■ Task objective
From the line that has "hide_parts(self.node)" down to the final line of the listing below, transcribe every line exactly, and only those.
————————
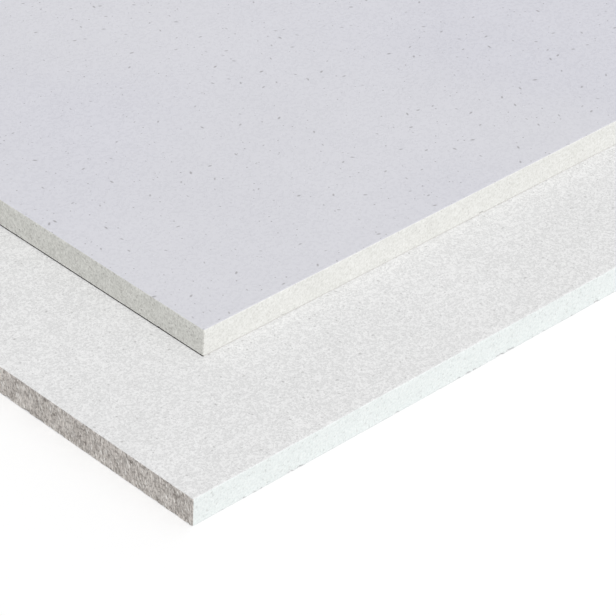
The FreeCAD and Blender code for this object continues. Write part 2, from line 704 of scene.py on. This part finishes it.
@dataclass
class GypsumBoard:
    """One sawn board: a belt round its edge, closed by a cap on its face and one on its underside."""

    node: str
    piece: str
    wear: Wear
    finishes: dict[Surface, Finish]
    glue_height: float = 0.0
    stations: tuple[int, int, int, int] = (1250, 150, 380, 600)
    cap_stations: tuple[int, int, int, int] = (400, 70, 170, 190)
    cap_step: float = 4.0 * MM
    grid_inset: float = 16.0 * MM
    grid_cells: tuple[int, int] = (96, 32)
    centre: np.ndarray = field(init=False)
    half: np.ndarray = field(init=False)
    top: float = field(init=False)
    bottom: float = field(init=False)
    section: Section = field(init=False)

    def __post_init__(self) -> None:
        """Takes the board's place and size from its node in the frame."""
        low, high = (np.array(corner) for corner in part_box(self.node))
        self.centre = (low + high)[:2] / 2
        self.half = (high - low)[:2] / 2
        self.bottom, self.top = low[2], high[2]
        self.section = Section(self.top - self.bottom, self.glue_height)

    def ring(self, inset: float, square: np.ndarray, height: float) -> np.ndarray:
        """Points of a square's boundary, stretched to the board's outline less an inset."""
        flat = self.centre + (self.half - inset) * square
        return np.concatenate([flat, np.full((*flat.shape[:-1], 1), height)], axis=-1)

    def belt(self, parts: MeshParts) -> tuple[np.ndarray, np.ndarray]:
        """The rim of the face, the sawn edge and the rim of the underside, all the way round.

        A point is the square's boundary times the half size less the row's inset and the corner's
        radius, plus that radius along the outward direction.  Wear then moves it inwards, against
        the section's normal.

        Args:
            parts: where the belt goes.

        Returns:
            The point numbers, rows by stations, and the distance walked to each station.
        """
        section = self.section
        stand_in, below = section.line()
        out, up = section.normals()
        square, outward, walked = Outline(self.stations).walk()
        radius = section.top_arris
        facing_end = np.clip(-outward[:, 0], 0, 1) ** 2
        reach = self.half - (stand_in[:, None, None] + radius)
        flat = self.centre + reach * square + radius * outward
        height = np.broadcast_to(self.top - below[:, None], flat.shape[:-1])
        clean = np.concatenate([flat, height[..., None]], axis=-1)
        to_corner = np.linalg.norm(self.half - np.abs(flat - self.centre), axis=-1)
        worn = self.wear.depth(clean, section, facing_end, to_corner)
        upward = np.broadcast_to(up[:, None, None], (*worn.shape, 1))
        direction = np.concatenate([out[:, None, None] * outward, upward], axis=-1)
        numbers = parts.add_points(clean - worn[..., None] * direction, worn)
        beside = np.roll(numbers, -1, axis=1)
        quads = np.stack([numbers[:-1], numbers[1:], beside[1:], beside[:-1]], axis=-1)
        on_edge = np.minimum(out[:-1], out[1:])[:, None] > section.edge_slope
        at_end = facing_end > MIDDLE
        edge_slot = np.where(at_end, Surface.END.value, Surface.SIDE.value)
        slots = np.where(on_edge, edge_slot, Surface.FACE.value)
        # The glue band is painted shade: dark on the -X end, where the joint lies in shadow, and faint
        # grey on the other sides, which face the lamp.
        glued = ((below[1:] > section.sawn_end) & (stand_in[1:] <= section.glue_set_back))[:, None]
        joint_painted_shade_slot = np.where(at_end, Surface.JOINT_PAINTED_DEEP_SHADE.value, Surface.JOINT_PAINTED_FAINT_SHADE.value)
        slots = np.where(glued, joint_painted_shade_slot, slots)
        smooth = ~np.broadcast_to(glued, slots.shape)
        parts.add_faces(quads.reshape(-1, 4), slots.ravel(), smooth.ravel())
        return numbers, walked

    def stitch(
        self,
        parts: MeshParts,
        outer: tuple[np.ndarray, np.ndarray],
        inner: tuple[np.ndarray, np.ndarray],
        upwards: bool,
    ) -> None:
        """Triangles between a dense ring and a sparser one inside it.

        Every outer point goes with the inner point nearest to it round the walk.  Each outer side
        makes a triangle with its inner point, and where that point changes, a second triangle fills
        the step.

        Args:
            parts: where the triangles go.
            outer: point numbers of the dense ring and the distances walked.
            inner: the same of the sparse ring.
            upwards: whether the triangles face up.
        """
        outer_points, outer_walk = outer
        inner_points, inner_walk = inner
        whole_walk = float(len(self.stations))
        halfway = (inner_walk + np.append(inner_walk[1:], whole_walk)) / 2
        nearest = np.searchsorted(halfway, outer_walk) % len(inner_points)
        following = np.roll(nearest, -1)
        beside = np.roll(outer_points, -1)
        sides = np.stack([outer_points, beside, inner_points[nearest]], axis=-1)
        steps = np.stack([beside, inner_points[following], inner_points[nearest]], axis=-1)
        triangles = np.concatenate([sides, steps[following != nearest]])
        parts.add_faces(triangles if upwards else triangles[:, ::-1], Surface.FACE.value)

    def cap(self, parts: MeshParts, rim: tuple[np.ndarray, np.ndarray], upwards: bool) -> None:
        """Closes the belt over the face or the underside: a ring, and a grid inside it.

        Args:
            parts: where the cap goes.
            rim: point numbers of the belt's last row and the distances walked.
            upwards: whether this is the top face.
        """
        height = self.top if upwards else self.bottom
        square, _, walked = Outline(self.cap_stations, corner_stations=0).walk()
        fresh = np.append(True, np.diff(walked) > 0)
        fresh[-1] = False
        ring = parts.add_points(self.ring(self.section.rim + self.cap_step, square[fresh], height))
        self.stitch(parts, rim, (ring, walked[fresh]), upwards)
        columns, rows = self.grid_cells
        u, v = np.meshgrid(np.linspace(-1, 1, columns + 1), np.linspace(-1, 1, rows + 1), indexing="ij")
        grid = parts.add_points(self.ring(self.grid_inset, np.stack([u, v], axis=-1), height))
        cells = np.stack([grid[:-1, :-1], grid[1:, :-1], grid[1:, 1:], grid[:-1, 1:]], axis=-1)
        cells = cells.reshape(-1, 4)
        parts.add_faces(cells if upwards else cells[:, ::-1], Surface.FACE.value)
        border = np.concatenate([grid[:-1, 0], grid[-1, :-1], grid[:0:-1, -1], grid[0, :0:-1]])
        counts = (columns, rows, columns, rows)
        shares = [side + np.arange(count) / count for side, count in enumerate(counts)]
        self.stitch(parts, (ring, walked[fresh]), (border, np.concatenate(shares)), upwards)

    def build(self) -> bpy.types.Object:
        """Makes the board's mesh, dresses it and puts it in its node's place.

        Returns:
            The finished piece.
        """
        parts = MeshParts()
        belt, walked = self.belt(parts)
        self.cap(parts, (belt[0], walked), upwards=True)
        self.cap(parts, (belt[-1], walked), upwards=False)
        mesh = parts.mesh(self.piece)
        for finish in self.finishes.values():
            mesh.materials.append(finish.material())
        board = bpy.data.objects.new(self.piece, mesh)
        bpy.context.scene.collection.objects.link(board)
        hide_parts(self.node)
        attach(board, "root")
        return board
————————
■ Answer to this exercise
        hide_parts(self.node)
        attach(board, "root")
        return board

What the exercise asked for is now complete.